Moray Council: ‘We understand the strength of feeling’

Councillors speak to protestors outside Moray Council HQ.
Councillors and Moray Council’s interim chief executive speak to parents outside. Image: David Mackay/DC Thomson

Moray Council has stressed a consultation remains ongoing with PSA staff about future jobs after councillors backed efforts to bring ASN allocations within budgets.

Bridget Mustard, deputy chairwoman of the education, children’s and leisure services committee, addressed parents at the Moray ASN protest from the steps of the Elgin High Street HQ building.

She told families she had a child with ASN needs herself, stressing the current council review would aim to invest in training and learnings from other councils.

Mrs Mustard said: “We are aware of the strength of feeling on this issue and that it isn’t just about numbers and that the appropriate level of care and education is a significant priority for parents and carers.

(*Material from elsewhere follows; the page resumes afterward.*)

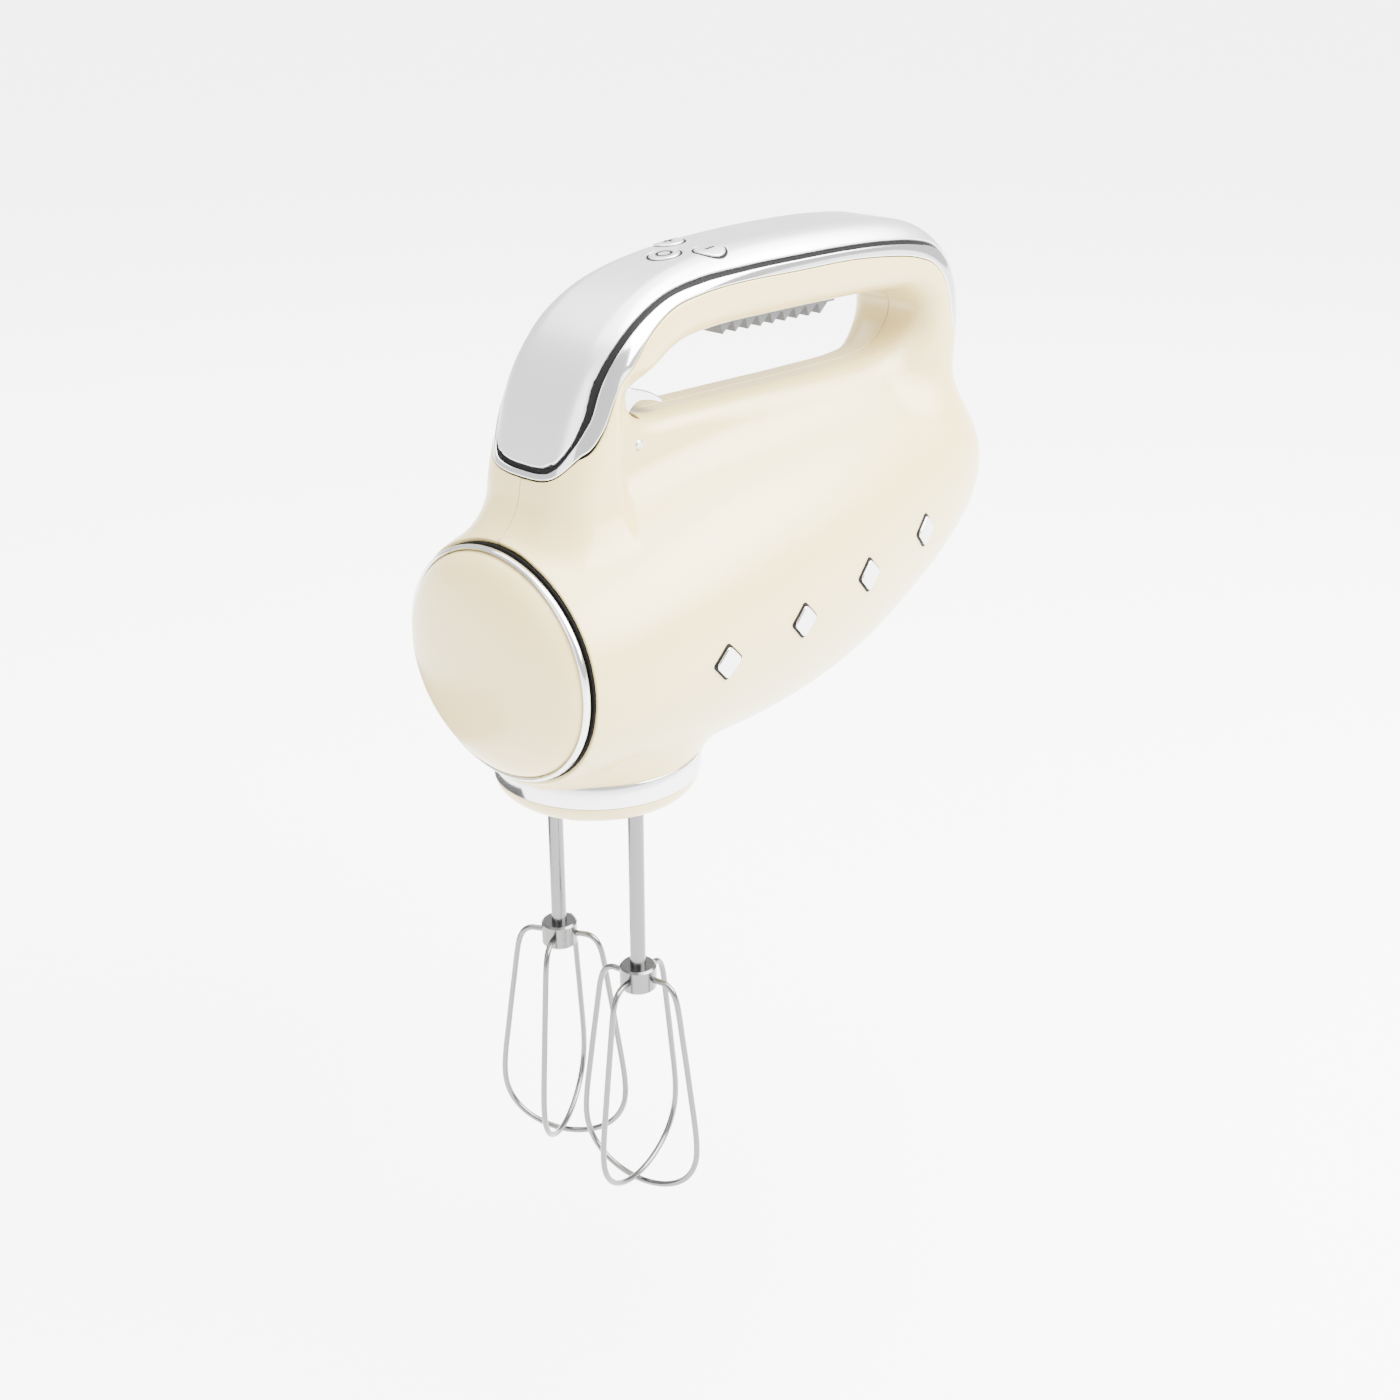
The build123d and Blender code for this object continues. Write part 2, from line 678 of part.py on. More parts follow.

“The plan recognises that additional support needs are varied and have developed and changed over time, which is why our proposals to redesign the service for supporting pupils with ASN has gone through a number of iterations, taking account of learning from other local authorities and input from across our own teams to make sure we make the changes needed to get it right to meet future needs.

“It’s a complex support service that we’re required to deliver and in a challenging financial backdrop it is important that we make the best investment for the future.

“Despite the difficult financial position, the proposals represent an ongoing budget commitment and set out a future service to reflect the need to create nurturing, inclusive environments for our young people.”